The tale shows what can happen when, dazzled by dollar signs, business negotiators rush through the preliminaries of negotiation, including relationship building and fact finding.

The tendency of many organizations to allocate negotiation to specialized teams exacerbates disconnects between dealmaking and implementation, writes Salacuse. At General Motors, for example, teams charged with negotiating foreign joint ventures would move from one deal to the next, leaving other executives to figure out how to run the new partnerships. Because negotiators were rewarded financially for closing deals, they had an incentive to overlook potential implementation issues.

To avoid this pitfall, give negotiators strong incentives to come up with workable implementation plans for their deals, advises Salacuse. And once a deal is done, require leaders on both sides of the new partnership to meet regularly to set their agenda and review their progress.

Rule #3: Don’t partner out of desperation
When an organization is in trouble, a common temptation is to eye prospective partners as potential saviors. Though new relationships can rejuvenate a stagnant enterprise, they can also cause existing problems to spiral out of control. When the relationship fails, the new partner can even become a convenient scapegoat for the organization’s more deep-seated issues.

Whenever your organization is considering a new partnership, do an in-depth analysis of the potential risks and benefits, being sure to factor in shortcomings and challenges on both sides. You may determine that there are better ways to get your internal house in order than launching a potentially costly and distracting new enterprise.
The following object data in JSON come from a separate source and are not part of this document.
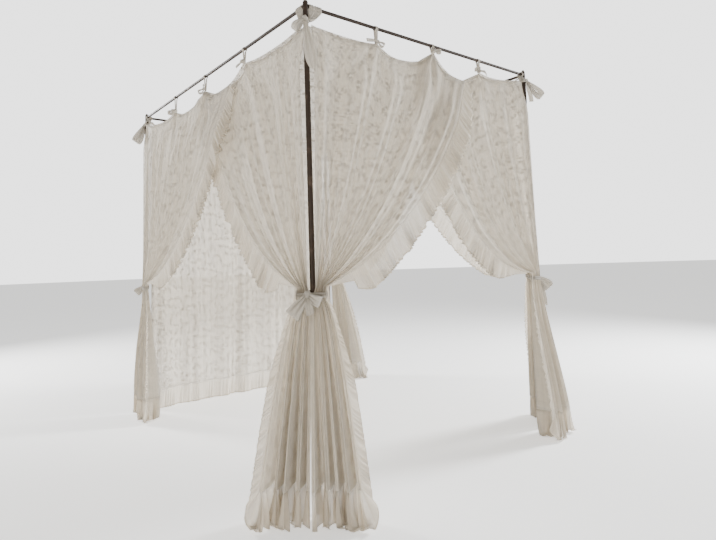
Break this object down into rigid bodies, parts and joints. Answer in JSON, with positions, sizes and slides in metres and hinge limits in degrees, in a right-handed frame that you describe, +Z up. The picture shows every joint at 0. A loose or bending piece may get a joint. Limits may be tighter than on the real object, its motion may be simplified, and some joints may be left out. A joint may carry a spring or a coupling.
{
  "type": "mosquito net canopy with four-post frame",
  "caption": "Ruffled bed net of sheer voile tied to the rails of a slim four-post metal frame, its side panels drawn back to the posts and their gathered tails reaching the floor.",
  "frame": {"origin": "on the floor, under the centre of the whole model's bounding box; the middle of the four posts stands 0.043 m towards +X and 0.084 m towards +Y of it, because the cloth's tails reach further at the foot and on the left", "axes": "+Z up; -Y faces out of the foot side with the crossed pair of panels; +Y faces out of the closed head side; -X faces out of the left side"},
  "size_m": [1.927, 2.3087, 1.9983],
  "materials": {
    "dark_metal": "satin dark brown coating on round steel tube",
    "grey_cap": "grey moulded tube cap",
    "net_voile": "sheer off-white voile with a small tone-on-tone embroidery",
    "ruffle_voile": "the same voile, gathered",
    "ribbon": "folded voile ribbon"
  },
  "bodies": {
    "root": {"post_foot_left": "dark_metal", "cap_foot_left": "grey_cap", "post_foot_right": "dark_metal", "cap_foot_right": "grey_cap", "post_head_left": "dark_metal", "cap_head_left": "grey_cap", "post_head_right": "dark_metal", "cap_head_right": "grey_cap", "rail_foot": "dark_metal", "rail_head": "dark_metal", "rail_left": "dark_metal", "rail_right": "dark_metal", "foot_net_left": "net_voile", "foot_net_right": "net_voile", "left_net_foot": "net_voile", "left_net_head": "net_voile", "right_net_foot": "net_voile", "right_net_head": "net_voile", "head_net": "net_voile", "roof_net": "net_voile", "ruffle_foot_net_left": "ruffle_voile", "ruffle_foot_net_right": "ruffle_voile", "ruffle_left_net_foot": "ruffle_voile", "ruffle_left_net_head": "ruffle_voile", "ruffle_right_net_foot": "ruffle_voile", "ruffle_right_net_head": "ruffle_voile", "ruffle_head_net": "ruffle_voile", "tie_foot_1": "ribbon", "tie_foot_2": "ribbon", "tie_foot_3": "ribbon", "tie_left_1": "ribbon", "tie_left_2": "ribbon", "tie_left_3": "ribbon", "tie_right_1": "ribbon", "tie_right_2": "ribbon", "tie_right_3": "ribbon", "tie_head_1": "ribbon", "tie_head_2": "ribbon", "tie_head_3": "ribbon", "corner_tie_foot_left": "ribbon", "tieback_foot_left": "ribbon", "tieback_bow_foot_left": "ribbon", "corner_tie_foot_right": "ribbon", "tieback_foot_right": "ribbon", "tieback_bow_foot_right": "ribbon", "corner_tie_head_left": "ribbon", "tieback_head_left": "ribbon", "tieback_bow_head_left": "ribbon", "corner_tie_head_right": "ribbon", "tieback_head_right": "ribbon", "tieback_bow_head_right": "ribbon"}
  },
  "joints": []
}
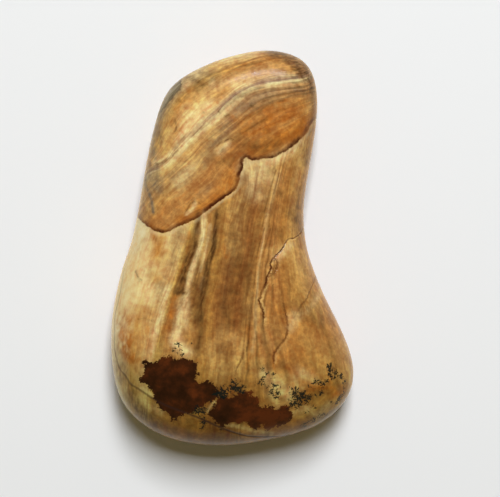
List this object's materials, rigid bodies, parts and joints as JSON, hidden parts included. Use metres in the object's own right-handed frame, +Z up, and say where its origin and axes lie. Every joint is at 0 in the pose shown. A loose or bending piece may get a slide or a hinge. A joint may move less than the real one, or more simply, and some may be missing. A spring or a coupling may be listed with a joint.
{
  "type": "picture jasper",
  "caption": "Tumbled and polished picture jasper: a flattened, waisted pear-shaped stone with a broad foot, a narrow head and a small flat spot that it rests on.",
  "frame": {"origin": "centre of the bounding box's underside, on the plane that the stone rests on", "axes": "+Y along the length from the broad foot to the narrow head, +X towards the waisted side, +Z up out of the face that shows the cap and the blotches"},
  "size_m": [0.027, 0.0436, 0.0125],
  "materials": {
    "polished_jasper": "tumble-polished jasper, opaque, tan and brown bands with dark brown blotches"
  },
  "bodies": {
    "root": {"picture_jasper": "polished_jasper"}
  },
  "joints": []
}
3 rules for negotiations with potential new partners

  • Require accountability. Give your finance officers the final say over expensive partnership decisions.
  • Prepare for the implementation stage. Assign negotiators to devise detailed plans for putting their agreements into practice.
  • Don’t let desperation drive you. During hard times, beware of the tendency to view new partners as potential saviors.